Output each line of the material exactly as it stands.
====
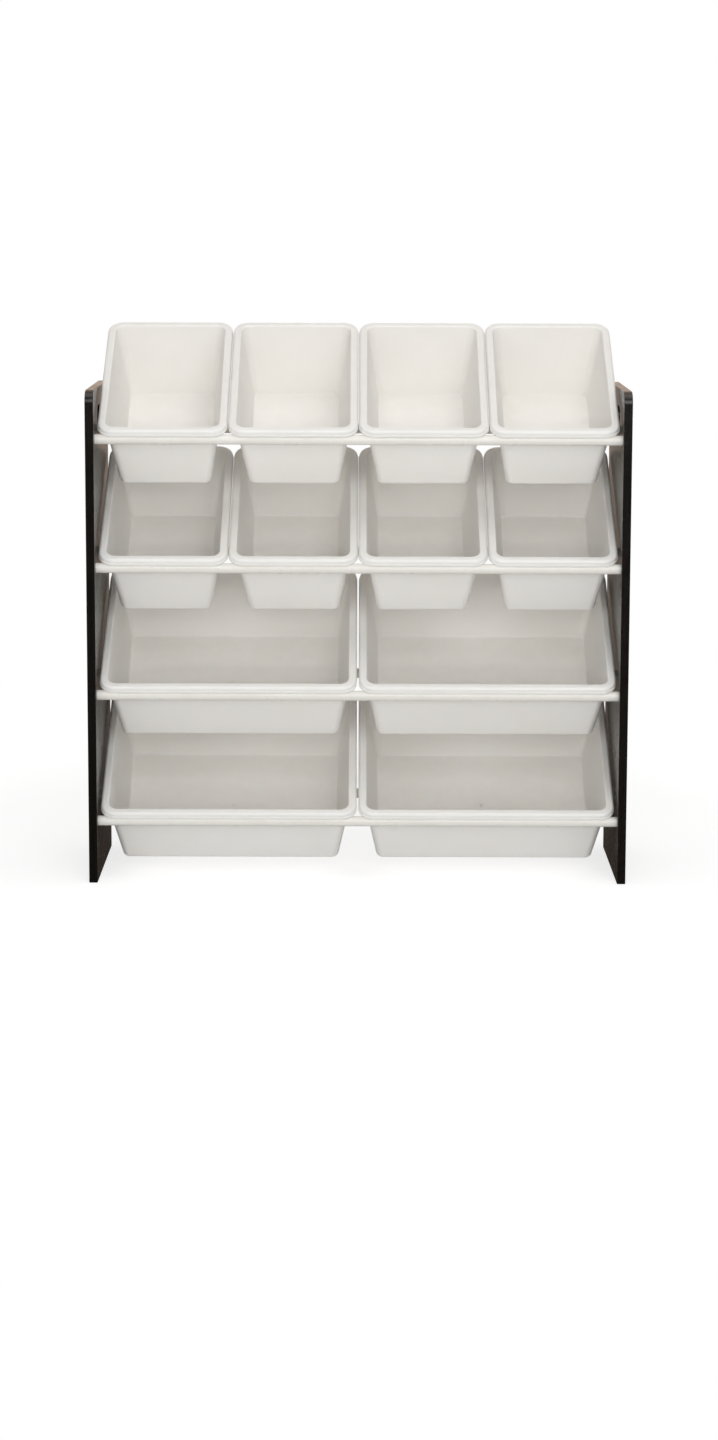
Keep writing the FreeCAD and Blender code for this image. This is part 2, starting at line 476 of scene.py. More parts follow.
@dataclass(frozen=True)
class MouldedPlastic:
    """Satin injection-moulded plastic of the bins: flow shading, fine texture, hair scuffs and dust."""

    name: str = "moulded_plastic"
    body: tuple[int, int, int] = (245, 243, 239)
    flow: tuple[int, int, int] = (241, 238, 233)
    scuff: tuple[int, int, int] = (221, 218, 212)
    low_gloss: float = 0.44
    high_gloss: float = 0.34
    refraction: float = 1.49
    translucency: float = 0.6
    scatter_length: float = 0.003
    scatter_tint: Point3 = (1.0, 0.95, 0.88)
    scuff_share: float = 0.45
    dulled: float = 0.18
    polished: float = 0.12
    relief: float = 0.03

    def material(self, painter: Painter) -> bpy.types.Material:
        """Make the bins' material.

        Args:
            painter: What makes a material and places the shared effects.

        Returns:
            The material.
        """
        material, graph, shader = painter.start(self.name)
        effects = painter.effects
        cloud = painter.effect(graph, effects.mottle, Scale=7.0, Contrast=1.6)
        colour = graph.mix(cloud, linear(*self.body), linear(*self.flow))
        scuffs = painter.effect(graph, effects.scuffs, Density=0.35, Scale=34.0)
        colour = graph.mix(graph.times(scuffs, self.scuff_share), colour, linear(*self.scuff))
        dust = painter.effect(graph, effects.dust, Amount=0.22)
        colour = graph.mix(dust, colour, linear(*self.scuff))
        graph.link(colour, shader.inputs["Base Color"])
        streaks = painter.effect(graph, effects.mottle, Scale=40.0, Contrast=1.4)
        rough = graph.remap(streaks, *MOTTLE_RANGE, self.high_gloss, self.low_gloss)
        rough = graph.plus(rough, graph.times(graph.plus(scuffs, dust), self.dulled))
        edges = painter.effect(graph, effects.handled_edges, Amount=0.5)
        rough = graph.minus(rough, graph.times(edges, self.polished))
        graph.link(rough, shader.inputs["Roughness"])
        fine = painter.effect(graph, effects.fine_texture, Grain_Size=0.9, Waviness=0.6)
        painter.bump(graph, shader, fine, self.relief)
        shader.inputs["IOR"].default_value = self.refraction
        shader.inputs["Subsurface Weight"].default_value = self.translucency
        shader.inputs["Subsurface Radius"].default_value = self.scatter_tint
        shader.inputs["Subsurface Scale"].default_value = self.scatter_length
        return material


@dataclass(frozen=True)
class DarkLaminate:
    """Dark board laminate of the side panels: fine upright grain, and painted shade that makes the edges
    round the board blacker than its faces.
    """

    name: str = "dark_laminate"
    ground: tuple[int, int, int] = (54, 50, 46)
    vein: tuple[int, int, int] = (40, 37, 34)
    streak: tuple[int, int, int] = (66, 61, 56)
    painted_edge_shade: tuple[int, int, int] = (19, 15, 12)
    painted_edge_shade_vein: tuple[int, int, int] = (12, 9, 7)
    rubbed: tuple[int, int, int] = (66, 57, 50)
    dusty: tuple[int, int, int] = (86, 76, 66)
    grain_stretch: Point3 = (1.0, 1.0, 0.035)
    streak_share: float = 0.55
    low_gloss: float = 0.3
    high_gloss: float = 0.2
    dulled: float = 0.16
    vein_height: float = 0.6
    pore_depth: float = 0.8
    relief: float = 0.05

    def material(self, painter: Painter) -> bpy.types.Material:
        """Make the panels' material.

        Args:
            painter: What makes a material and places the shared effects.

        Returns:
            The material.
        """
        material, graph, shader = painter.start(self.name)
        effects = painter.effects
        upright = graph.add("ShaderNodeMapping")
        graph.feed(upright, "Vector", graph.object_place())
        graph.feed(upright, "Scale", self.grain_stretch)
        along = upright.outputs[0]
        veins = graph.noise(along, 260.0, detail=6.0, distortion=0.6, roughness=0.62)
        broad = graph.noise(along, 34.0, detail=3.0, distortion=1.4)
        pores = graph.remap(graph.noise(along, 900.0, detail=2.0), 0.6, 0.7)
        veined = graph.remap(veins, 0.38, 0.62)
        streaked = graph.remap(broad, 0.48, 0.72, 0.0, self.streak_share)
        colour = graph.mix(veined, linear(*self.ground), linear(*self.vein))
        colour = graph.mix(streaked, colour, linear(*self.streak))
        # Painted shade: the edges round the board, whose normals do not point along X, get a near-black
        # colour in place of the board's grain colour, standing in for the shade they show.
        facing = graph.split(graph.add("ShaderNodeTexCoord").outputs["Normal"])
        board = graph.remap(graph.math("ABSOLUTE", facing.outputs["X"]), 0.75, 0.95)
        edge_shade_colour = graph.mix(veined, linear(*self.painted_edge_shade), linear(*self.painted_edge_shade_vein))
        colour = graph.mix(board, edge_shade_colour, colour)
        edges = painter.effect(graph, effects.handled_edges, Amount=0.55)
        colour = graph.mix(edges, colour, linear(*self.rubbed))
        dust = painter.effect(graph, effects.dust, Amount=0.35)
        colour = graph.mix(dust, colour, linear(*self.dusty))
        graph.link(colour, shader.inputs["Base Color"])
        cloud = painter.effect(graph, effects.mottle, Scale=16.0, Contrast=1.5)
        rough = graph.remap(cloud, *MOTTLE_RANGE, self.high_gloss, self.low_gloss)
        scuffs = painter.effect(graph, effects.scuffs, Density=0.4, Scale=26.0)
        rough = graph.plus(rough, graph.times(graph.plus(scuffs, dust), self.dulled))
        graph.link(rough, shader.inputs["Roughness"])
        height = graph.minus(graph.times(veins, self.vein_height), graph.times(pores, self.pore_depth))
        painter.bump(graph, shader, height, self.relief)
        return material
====
§ **SOLUTION**
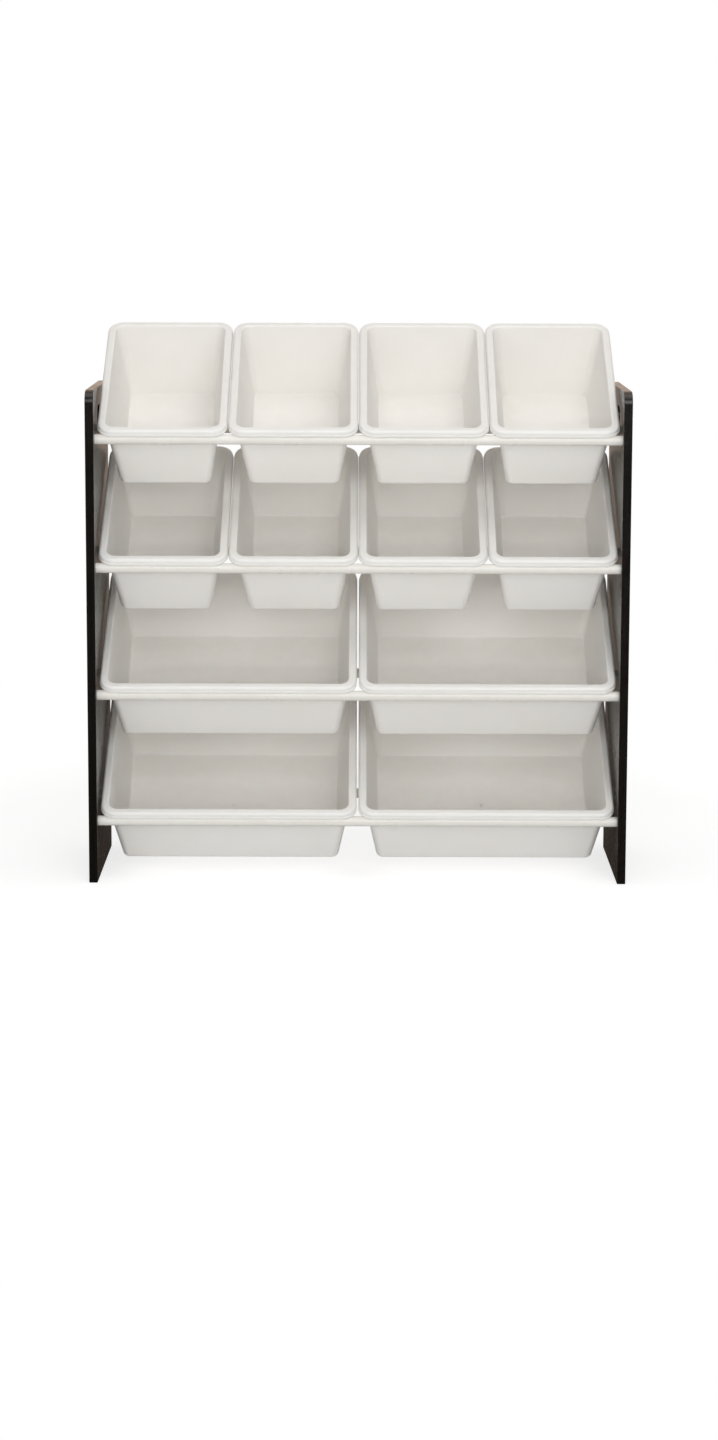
Keep writing the FreeCAD and Blender code for this image. This is part 2, starting at line 476 of scene.py. More parts follow.
@dataclass(frozen=True)
class MouldedPlastic:
    """Satin injection-moulded plastic of the bins: flow shading, fine texture, hair scuffs and dust."""

    name: str = "moulded_plastic"
    body: tuple[int, int, int] = (245, 243, 239)
    flow: tuple[int, int, int] = (241, 238, 233)
    scuff: tuple[int, int, int] = (221, 218, 212)
    low_gloss: float = 0.44
    high_gloss: float = 0.34
    refraction: float = 1.49
    translucency: float = 0.6
    scatter_length: float = 0.003
    scatter_tint: Point3 = (1.0, 0.95, 0.88)
    scuff_share: float = 0.45
    dulled: float = 0.18
    polished: float = 0.12
    relief: float = 0.03

    def material(self, painter: Painter) -> bpy.types.Material:
        """Make the bins' material.

        Args:
            painter: What makes a material and places the shared effects.

        Returns:
            The material.
        """
        material, graph, shader = painter.start(self.name)
        effects = painter.effects
        cloud = painter.effect(graph, effects.mottle, Scale=7.0, Contrast=1.6)
        colour = graph.mix(cloud, linear(*self.body), linear(*self.flow))
        scuffs = painter.effect(graph, effects.scuffs, Density=0.35, Scale=34.0)
        colour = graph.mix(graph.times(scuffs, self.scuff_share), colour, linear(*self.scuff))
        dust = painter.effect(graph, effects.dust, Amount=0.22)
        colour = graph.mix(dust, colour, linear(*self.scuff))
        graph.link(colour, shader.inputs["Base Color"])
        streaks = painter.effect(graph, effects.mottle, Scale=40.0, Contrast=1.4)
        rough = graph.remap(streaks, *MOTTLE_RANGE, self.high_gloss, self.low_gloss)
        rough = graph.plus(rough, graph.times(graph.plus(scuffs, dust), self.dulled))
        edges = painter.effect(graph, effects.handled_edges, Amount=0.5)
        rough = graph.minus(rough, graph.times(edges, self.polished))
        graph.link(rough, shader.inputs["Roughness"])
        fine = painter.effect(graph, effects.fine_texture, Grain_Size=0.9, Waviness=0.6)
        painter.bump(graph, shader, fine, self.relief)
        shader.inputs["IOR"].default_value = self.refraction
        shader.inputs["Subsurface Weight"].default_value = self.translucency
        shader.inputs["Subsurface Radius"].default_value = self.scatter_tint
        shader.inputs["Subsurface Scale"].default_value = self.scatter_length
        return material


@dataclass(frozen=True)
class DarkLaminate:
    """Dark board laminate of the side panels: fine upright grain, and painted shade that makes the edges
    round the board blacker than its faces.
    """

    name: str = "dark_laminate"
    ground: tuple[int, int, int] = (54, 50, 46)
    vein: tuple[int, int, int] = (40, 37, 34)
    streak: tuple[int, int, int] = (66, 61, 56)
    painted_edge_shade: tuple[int, int, int] = (19, 15, 12)
    painted_edge_shade_vein: tuple[int, int, int] = (12, 9, 7)
    rubbed: tuple[int, int, int] = (66, 57, 50)
    dusty: tuple[int, int, int] = (86, 76, 66)
    grain_stretch: Point3 = (1.0, 1.0, 0.035)
    streak_share: float = 0.55
    low_gloss: float = 0.3
    high_gloss: float = 0.2
    dulled: float = 0.16
    vein_height: float = 0.6
    pore_depth: float = 0.8
    relief: float = 0.05

    def material(self, painter: Painter) -> bpy.types.Material:
        """Make the panels' material.

        Args:
            painter: What makes a material and places the shared effects.

        Returns:
            The material.
        """
        material, graph, shader = painter.start(self.name)
        effects = painter.effects
        upright = graph.add("ShaderNodeMapping")
        graph.feed(upright, "Vector", graph.object_place())
        graph.feed(upright, "Scale", self.grain_stretch)
        along = upright.outputs[0]
        veins = graph.noise(along, 260.0, detail=6.0, distortion=0.6, roughness=0.62)
        broad = graph.noise(along, 34.0, detail=3.0, distortion=1.4)
        pores = graph.remap(graph.noise(along, 900.0, detail=2.0), 0.6, 0.7)
        veined = graph.remap(veins, 0.38, 0.62)
        streaked = graph.remap(broad, 0.48, 0.72, 0.0, self.streak_share)
        colour = graph.mix(veined, linear(*self.ground), linear(*self.vein))
        colour = graph.mix(streaked, colour, linear(*self.streak))
        # Painted shade: the edges round the board, whose normals do not point along X, get a near-black
        # colour in place of the board's grain colour, standing in for the shade they show.
        facing = graph.split(graph.add("ShaderNodeTexCoord").outputs["Normal"])
        board = graph.remap(graph.math("ABSOLUTE", facing.outputs["X"]), 0.75, 0.95)
        edge_shade_colour = graph.mix(veined, linear(*self.painted_edge_shade), linear(*self.painted_edge_shade_vein))
        colour = graph.mix(board, edge_shade_colour, colour)
        edges = painter.effect(graph, effects.handled_edges, Amount=0.55)
        colour = graph.mix(edges, colour, linear(*self.rubbed))
        dust = painter.effect(graph, effects.dust, Amount=0.35)
        colour = graph.mix(dust, colour, linear(*self.dusty))
        graph.link(colour, shader.inputs["Base Color"])
        cloud = painter.effect(graph, effects.mottle, Scale=16.0, Contrast=1.5)
        rough = graph.remap(cloud, *MOTTLE_RANGE, self.high_gloss, self.low_gloss)
        scuffs = painter.effect(graph, effects.scuffs, Density=0.4, Scale=26.0)
        rough = graph.plus(rough, graph.times(graph.plus(scuffs, dust), self.dulled))
        graph.link(rough, shader.inputs["Roughness"])
        height = graph.minus(graph.times(veins, self.vein_height), graph.times(pores, self.pore_depth))
        painter.bump(graph, shader, height, self.relief)
        return material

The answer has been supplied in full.